━━━━━ Task material
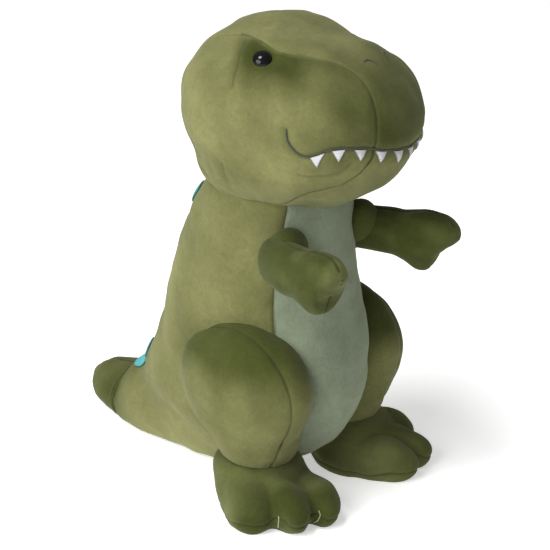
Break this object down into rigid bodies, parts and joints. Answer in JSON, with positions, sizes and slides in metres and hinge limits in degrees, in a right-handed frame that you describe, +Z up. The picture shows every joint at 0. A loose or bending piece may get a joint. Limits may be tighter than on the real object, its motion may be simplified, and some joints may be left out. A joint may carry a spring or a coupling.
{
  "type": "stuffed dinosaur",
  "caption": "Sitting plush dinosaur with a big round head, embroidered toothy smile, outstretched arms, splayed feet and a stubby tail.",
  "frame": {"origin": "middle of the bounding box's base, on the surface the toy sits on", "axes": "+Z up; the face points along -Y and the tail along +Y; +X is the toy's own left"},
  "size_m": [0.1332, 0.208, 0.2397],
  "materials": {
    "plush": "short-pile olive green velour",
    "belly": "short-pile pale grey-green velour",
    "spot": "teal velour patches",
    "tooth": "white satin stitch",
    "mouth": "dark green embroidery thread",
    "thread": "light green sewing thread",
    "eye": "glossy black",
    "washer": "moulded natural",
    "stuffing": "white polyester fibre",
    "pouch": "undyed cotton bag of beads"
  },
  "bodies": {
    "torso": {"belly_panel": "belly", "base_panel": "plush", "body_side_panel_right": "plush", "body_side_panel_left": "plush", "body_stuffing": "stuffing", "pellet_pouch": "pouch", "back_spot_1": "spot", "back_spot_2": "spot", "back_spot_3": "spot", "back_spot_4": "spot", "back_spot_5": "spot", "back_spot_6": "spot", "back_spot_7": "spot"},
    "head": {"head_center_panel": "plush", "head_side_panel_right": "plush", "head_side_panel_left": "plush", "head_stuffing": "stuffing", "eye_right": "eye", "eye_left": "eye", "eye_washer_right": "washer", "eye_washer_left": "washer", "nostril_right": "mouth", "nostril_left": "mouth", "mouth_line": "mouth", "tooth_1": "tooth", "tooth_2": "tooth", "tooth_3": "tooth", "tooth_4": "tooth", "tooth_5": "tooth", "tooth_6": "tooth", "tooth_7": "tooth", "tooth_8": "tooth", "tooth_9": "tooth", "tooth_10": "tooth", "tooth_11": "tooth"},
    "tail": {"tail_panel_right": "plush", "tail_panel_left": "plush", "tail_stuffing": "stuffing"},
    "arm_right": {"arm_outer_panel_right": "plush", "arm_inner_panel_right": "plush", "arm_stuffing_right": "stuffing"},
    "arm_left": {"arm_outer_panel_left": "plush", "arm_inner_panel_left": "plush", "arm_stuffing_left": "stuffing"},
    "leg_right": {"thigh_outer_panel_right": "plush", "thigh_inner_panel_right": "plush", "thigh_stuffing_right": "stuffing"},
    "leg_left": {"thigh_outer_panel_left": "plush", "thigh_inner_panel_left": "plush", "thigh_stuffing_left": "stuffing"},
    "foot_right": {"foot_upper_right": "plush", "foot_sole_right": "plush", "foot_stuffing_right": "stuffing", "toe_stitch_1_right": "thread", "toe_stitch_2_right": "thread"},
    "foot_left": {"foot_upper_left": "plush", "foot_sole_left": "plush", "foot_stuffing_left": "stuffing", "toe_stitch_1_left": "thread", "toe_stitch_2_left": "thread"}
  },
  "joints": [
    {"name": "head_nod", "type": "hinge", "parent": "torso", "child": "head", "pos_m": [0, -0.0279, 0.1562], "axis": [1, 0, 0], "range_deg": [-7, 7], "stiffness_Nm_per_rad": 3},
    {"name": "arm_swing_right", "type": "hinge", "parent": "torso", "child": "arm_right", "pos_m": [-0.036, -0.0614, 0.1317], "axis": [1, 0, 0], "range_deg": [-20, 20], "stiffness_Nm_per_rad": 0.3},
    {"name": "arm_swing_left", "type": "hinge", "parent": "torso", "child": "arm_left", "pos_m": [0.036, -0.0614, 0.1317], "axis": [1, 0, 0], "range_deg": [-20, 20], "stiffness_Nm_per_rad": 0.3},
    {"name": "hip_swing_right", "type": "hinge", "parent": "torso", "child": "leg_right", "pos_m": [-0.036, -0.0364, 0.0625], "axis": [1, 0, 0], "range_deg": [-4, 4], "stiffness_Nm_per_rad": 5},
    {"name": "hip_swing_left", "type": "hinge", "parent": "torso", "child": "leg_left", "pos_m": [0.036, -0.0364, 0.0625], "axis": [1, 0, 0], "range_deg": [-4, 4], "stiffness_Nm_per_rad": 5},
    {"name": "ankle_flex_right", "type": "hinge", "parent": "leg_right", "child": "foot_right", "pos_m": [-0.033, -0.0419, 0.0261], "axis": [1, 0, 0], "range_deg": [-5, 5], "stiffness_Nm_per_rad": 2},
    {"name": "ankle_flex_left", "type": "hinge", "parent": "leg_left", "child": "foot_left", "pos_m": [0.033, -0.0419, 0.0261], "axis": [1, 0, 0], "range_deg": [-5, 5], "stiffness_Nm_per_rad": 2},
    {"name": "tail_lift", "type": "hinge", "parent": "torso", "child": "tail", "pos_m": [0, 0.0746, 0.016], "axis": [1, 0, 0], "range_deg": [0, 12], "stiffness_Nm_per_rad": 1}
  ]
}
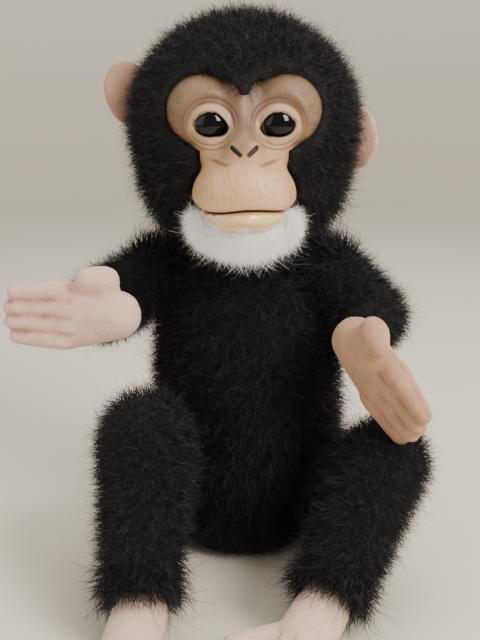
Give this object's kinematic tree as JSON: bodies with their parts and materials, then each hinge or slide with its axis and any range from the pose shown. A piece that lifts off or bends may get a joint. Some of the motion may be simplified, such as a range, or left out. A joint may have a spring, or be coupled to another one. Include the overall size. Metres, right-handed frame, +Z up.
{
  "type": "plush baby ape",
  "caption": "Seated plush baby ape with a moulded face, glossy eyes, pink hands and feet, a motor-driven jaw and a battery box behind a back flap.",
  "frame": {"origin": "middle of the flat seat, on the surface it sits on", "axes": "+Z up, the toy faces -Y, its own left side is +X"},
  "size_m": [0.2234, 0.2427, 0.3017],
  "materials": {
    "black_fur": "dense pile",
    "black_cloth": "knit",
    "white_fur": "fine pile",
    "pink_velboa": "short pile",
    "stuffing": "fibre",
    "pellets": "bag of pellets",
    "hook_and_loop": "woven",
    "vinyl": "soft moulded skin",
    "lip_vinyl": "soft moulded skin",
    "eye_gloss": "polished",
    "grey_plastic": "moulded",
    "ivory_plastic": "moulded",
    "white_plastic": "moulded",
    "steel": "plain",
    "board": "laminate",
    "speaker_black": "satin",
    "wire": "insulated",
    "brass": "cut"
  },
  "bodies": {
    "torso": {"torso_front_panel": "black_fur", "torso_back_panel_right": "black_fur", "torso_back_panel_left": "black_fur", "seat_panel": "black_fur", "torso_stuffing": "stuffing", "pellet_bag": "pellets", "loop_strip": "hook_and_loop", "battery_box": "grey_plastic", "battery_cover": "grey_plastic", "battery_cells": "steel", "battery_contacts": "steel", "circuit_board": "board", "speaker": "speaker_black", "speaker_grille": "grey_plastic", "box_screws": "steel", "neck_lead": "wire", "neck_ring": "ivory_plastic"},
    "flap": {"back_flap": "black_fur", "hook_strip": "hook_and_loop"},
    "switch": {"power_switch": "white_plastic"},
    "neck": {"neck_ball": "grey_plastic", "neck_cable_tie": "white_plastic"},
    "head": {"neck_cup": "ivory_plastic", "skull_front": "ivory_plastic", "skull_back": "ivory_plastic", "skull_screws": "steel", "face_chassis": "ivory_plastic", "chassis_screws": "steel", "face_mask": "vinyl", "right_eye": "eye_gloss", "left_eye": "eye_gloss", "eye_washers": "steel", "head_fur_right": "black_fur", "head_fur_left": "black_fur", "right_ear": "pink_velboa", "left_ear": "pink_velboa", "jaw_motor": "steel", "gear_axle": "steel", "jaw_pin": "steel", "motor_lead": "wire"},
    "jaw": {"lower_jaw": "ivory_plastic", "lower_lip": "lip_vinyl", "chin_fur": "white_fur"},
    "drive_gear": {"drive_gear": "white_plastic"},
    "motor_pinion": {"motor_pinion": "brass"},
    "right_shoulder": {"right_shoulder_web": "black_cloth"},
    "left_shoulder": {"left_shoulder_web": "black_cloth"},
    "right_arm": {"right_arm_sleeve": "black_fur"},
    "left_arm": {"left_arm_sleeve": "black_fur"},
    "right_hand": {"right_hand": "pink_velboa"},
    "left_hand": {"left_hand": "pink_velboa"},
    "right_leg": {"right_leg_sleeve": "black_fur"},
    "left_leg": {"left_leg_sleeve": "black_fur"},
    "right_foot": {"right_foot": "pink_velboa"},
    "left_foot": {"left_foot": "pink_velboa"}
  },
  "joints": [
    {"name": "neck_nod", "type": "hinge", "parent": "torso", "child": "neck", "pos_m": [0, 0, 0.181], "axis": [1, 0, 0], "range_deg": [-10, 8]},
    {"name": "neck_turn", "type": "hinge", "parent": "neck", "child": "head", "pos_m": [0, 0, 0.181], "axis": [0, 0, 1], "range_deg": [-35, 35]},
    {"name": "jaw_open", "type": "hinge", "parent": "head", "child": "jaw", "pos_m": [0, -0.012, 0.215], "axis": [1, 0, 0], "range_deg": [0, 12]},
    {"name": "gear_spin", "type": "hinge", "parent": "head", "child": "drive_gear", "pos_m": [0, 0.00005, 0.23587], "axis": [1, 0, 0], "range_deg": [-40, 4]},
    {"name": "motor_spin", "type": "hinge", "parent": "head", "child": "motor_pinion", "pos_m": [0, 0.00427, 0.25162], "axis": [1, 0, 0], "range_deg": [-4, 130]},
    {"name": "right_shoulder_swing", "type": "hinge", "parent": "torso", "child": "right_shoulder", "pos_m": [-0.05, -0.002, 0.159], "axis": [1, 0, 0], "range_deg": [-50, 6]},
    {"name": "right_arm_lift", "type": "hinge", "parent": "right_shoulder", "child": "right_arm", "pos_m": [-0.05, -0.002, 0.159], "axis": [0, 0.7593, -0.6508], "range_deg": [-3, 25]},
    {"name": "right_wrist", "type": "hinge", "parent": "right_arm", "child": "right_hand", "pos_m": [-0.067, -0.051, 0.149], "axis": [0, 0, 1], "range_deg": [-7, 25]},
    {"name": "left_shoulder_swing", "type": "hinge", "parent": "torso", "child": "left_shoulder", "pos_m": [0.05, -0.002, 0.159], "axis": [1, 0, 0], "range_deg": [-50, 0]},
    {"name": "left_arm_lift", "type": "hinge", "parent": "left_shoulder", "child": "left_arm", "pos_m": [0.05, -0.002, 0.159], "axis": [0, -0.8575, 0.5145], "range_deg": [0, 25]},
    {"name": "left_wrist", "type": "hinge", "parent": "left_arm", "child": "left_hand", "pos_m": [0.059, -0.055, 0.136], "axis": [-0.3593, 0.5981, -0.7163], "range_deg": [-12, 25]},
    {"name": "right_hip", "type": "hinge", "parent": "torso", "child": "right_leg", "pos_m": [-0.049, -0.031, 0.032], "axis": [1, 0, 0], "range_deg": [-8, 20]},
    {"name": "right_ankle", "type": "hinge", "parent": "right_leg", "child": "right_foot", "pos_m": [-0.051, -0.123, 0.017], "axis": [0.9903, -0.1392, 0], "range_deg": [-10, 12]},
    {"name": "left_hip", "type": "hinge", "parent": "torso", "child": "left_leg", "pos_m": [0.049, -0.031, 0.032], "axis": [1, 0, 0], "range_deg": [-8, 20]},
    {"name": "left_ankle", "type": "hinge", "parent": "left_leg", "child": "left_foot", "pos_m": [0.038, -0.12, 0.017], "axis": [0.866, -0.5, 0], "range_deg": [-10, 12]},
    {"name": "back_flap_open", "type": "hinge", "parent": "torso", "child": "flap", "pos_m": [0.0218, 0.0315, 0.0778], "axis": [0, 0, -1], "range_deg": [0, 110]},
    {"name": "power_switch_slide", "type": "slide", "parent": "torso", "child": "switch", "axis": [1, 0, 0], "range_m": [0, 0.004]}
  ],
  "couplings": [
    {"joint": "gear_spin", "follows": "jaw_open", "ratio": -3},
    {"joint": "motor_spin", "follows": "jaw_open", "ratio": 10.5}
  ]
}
━━━━━━━━━━
> **What you are asked to do**: Isolate the lines above that contain the word "with" and copy them.

> **Response to the exercise**:
Break this object down into rigid bodies, parts and joints. Answer in JSON, with positions, sizes and slides in metres and hinge limits in degrees, in a right-handed frame that you describe, +Z up. The picture shows every joint at 0. A loose or bending piece may get a joint. Limits may be tighter than on the real object, its motion may be simplified, and some joints may be left out. A joint may carry a spring or a coupling.
  "caption": "Sitting plush dinosaur with a big round head, embroidered toothy smile, outstretched arms, splayed feet and a stubby tail.",
Give this object's kinematic tree as JSON: bodies with their parts and materials, then each hinge or slide with its axis and any range from the pose shown. A piece that lifts off or bends may get a joint. Some of the motion may be simplified, such as a range, or left out. A joint may have a spring, or be coupled to another one. Include the overall size. Metres, right-handed frame, +Z up.
  "caption": "Seated plush baby ape with a moulded face, glossy eyes, pink hands and feet, a motor-driven jaw and a battery box behind a back flap.",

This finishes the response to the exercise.